INSPIRATION Fashionista Dayna Zegarelli sends me to meet her Dandy.

“Do you want to meet a dandy?” Dayna excitedly touted.

Do I want to meet a dandy?

“Yes, I’m in! Wait….what’s a Dandy?”

Dayna Z is intimidating. Her sarcastic wit, obscene humor, and daunting laugh is only slightly softened by an air of fabulous fashionista. I have always wanted to be a little bit more like Dayna. 

I figured a dandy was probably some sort of British mascot, pop culture comedian, or fashion guru, but in truth she never quite told me. She only laughed and said, “You will love my dandy!”

Put most simply, a dandy is a male clothes horse—but actually it’s a cultural movement that goes back to the 1790s. Here was Albert Camus’ later take:

“‘To live and die before a mirror’: that, according to Baudelaire, was the dandy’s slogan. It is indeed a coherent slogan... The dandy…is always compelled to astonish. Singularity is his vocation, excess his way to perfection. Perpetually incomplete, always on the fringe of things, he compels others to create him, while denying their values.

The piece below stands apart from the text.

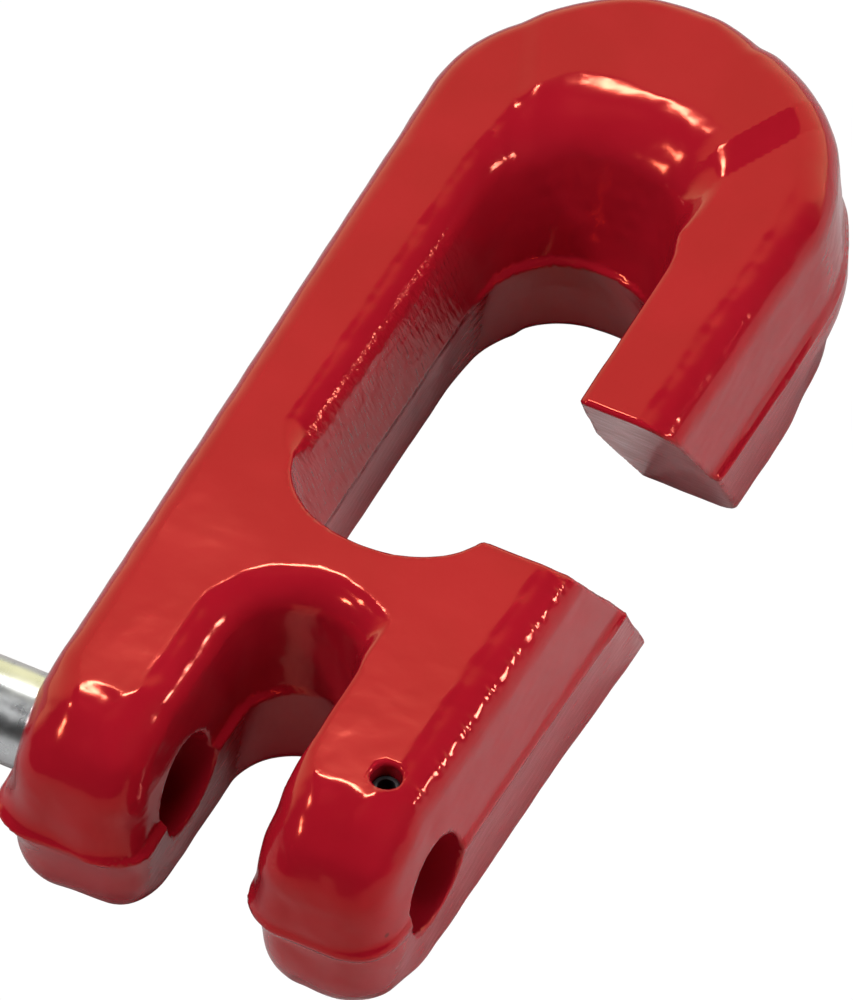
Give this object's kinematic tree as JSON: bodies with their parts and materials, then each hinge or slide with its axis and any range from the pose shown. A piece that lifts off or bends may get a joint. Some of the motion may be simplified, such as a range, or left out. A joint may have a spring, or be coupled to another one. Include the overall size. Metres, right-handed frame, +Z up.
{
  "type": "safety chain hook",
  "caption": "Forged clevis hook in glossy red paint, with a slanted mouth, a through-drilled clevis, a sliding load pin and a small spring pin that locks it.",
  "frame": {"origin": "on the underside, at the middle of the web between the clevis slot and the hook's seat", "axes": "+Y along the hook from the clevis to the crown, +X from the shank to the mouth's side and along the load pin, +Z up through the thickness"},
  "size_m": [0.1159, 0.1875, 0.0438],
  "materials": {
    "red_paint": "glossy red enamel over a forged surface",
    "zinc_plated_steel": "bright zinc plate on turned steel",
    "phosphated_steel": "dark phosphated spring steel"
  },
  "bodies": {
    "hook": {"hook_body": "red_paint"},
    "load_pin": {"load_pin": "zinc_plated_steel"},
    "locking_pin": {"locking_pin": "phosphated_steel"}
  },
  "joints": [
    {"name": "load_pin_slide", "type": "slide", "parent": "hook", "child": "load_pin", "axis": [1, 0, 0], "range_m": [-0.012, 0.0475]},
    {"name": "locking_pin_slide", "type": "slide", "parent": "hook", "child": "locking_pin", "axis": [0, 0, -1], "range_m": [0, 0.008]}
  ]
}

He plays at life because he is unable to live it.” 

Hmmm. Perhaps I should Wikipedia Dayna’s dandy, Sebastian Horsley: 

“Sebastian Horsley (born August 8, 1962) is a London artist best known for having undergone a voluntary crucifixion. Horsley’s writings often revolve around his dysfunctional family, his drug addictions, sex, and his reliance on prostitutes.”

Yikes. Oddly entertaining. Sounds like half of LA…. 

I like a good character and after working in Hollywood, I’d learned not to pay too much attention to what I read in the press. I prefer to make my own judgments.

Then I got this email from Dayna’s dandy, Sebastian Horsley, as I tucked into bed on day four:

FROM Sebastian Horsley

TO Angie Banicki

subject RE: Hi!!! 

Hello Darling, 

Are you pretty? Me too. 

Tomorrow night or Tuesday night? 

Come to my room at 7.00  p.m. If you’re late, I’ll start without you. Sx 

I sat up in bed, heartbeat picked up.

Not sure how to respond, I went with light and fun, despite the frightening images I’d seen on the web. Mostly I was curious—and excited. I responded in a way I thought would show that I was too dorky for this dandy’s delight.

“Of course I’m pretty, you big goof! Tomorrow works.” Just a big goof who nails himself to crosses, right? What in God’s name had I gotten myself into?

That next London morning started off the same as any other—sunny then rainy and with me downing a green tea and a skinny ginger muffin from the Starbucks across from my hotel. I was already starting to feel overwhelmed by London—too many people to meet and every day, more and more suggestions of where to go. The adventure was turning into a job and I was burning the midnight oil.

As I sifted through the blue highlights in my London journal, I de- bated where to go next. Without even thinking about it, I found myself googling Sebastian again and my heart rate popped back up. Horsley ran a monthly column in the Erotic Review from 1998 to 2004. In early 2006, Horsley— together with Marion McBride—began to run a weekly sex advice column in The Observer. Four months later, after graphic discussions of oral and anal sex had led to numerous complaints from outraged readers, the column was discontinued.